Unified supply chain capabilities for Saudi Arabia
June 27, 2025Craig Roberts, CEO of ASMO, talks to The Energy Year about enhancing procurement and supply chain services across Saudi Arabia’s oil and gas sector, and creating collaborative value by consolidating industrial demand. ASMO is a joint venture between DHL and Saudi Aramco that provides supply chain services for the energy, chemical and industrial sectors
What is the value proposition that ASMO brings to Saudi Arabia?
ASMO brings an integrated model that combines procurement, logistics and warehousing into one solution. We are uniquely positioned to leverage DHL’s global supply chain expertise and align it with industry needs.
Ours isn’t a traditional vendor relationship – it’s a strategic joint venture grounded in long-term ambition and mutual trust. Being entrusted with Aramco’s procurement operations reflects the confidence placed in our model.
This is a long-term investment from Aramco and DHL, backed by substantial operational and financial commitment. Vision 2030 and the IKTVA [In-Kingdom Total Value Add] programme have set a bold direction for Saudi Arabia, and ASMO is fully aligned with that agenda. The support we have received from senior government and industry leaders has given us momentum and affirmed the relevance of our role. Our strength lies in combining scale, alignment and a clear commitment to execution.
What are ASMO’s core services?
ASMO is taking a phased, deliberate approach to growth. Our initial focus is on delivering procurement and supply chain services to Saudi Arabia’s oil and gas sector, specifically supporting Aramco and its supplier ecosystem. That said, our scope is rapidly expanding, and we are seeing increasing interest from adjacent sectors such as aviation and pharmaceuticals.
Organisations vary in their procurement structures and operational models, so we adopt a consultative sales strategy. This means engaging with stakeholders to tailor our solutions to their needs. While this process may take time, it is essential to mitigate risks. Procurement inefficiencies can cause disruption, and our role is to maintain operational continuity.
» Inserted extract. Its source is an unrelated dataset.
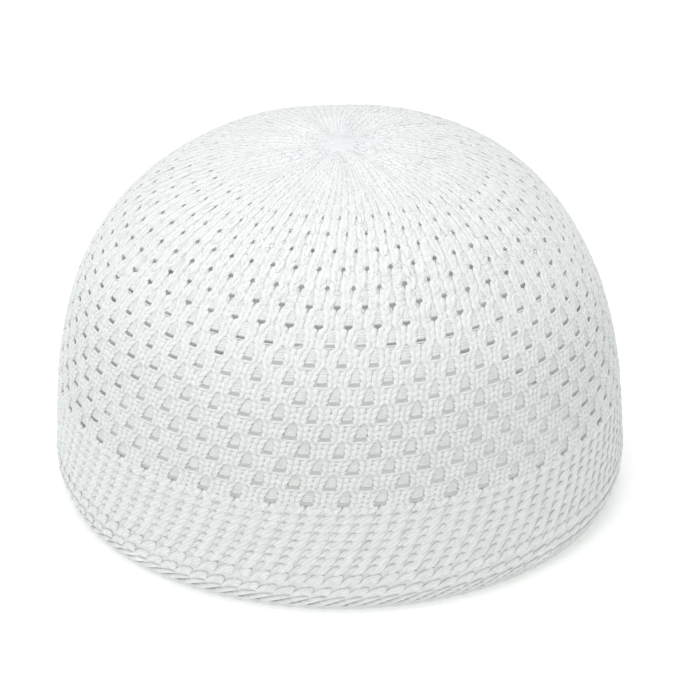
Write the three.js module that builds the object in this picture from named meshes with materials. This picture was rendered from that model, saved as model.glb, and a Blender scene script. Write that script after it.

Looking ahead, we aim to scale regionally into the GCC and MENA and ultimately expand globally. Saudi Arabia is emerging as a key logistics hub, and ASMO is strategically positioned to support this transition by connecting regional and international markets.
What opportunities and challenges do you anticipate under Vision 2030?
One of the primary challenges is fragmentation. Many organisations in this sector operate independently, despite purchasing similar goods and services. ASMO is advocating for a collaborative model that allows these entities to pool demand and consolidate procurement and logistics flows.
Through aggregation, we can ensure better pricing, reduce overheads and improve supply chain efficiency. This approach delivers financial value and advances ESG goals by reducing waste and improving resource management.
Since ASMO’s establishment, the company has signed 23 MoUs. Which agreements stand out, and how do they align with your strategy?
These MoUs recognise ASMO’s vision and potential. They demonstrate that we are viewed as a long-term partner. Endorsements from ministers and senior executives at leading companies have opened doors that would have otherwise taken years to unlock.
We are seeing a shift in mindset. The traditional resistance to outsourcing logistics and procurement functions is beginning to disappear. The industry is evolving, and our model offers a path toward modernisation that many stakeholders now see as both necessary and inevitable.
Signing agreements is only the beginning – the real challenge is execution. We have developed implementation plans for each MoU, prioritising readiness and strategic alignment. Some are already in advanced stages of execution, while others will require more time due to existing contractual obligations or the need to build new infrastructure, such as warehouses and digital platforms. Our board has provided full support, and each engagement has a tailored roadmap to ensure measurable results.
What are your top objectives for 2025 and beyond?
Our primary goal is to make the key components of our strategy operational. We aim to open multiple facilities, expand operations to two additional Aramco sites and fully assume procurement functions.
By Q4 2025, we expect to have several warehouses supporting Aramco and to begin onboarding businesses such as pipe manufacturers. If we meet these milestones, we will have laid a solid foundation for sustainable growth.
Can you comment on ASMO’s vision for a digital B2B procurement and logistics platform?
Our goal is to develop a unified e-marketplace that simplifies procurement and logistics for industrial clients. Imagine a platform where, with a few clicks, a company can source the exact part or material it needs, at the best price, without navigating through multiple vendors and service providers.
We are building this platform to bring transparency, speed and efficiency to B2B transactions. It’s about enabling convenience, improving cost control and supporting real-time decision making.
How is ASMO leveraging technology across its operations?
We have two parallel technology agendas. The first focuses on logistics and warehousing. We are deploying cutting-edge systems, such as those operated in DHL facilities, including automation and advanced robotics. With Aramco’s backing, we are implementing these technologies across Saudi Arabia.
The second agenda centres on AI-driven supply chain management. We are using data analytics, demand forecasting and intelligent inventory systems to optimise sourcing decisions and operational planning. Knowing precise lead times for materials from different markets allows us to make smarter, more agile decisions that improve performance and lower costs.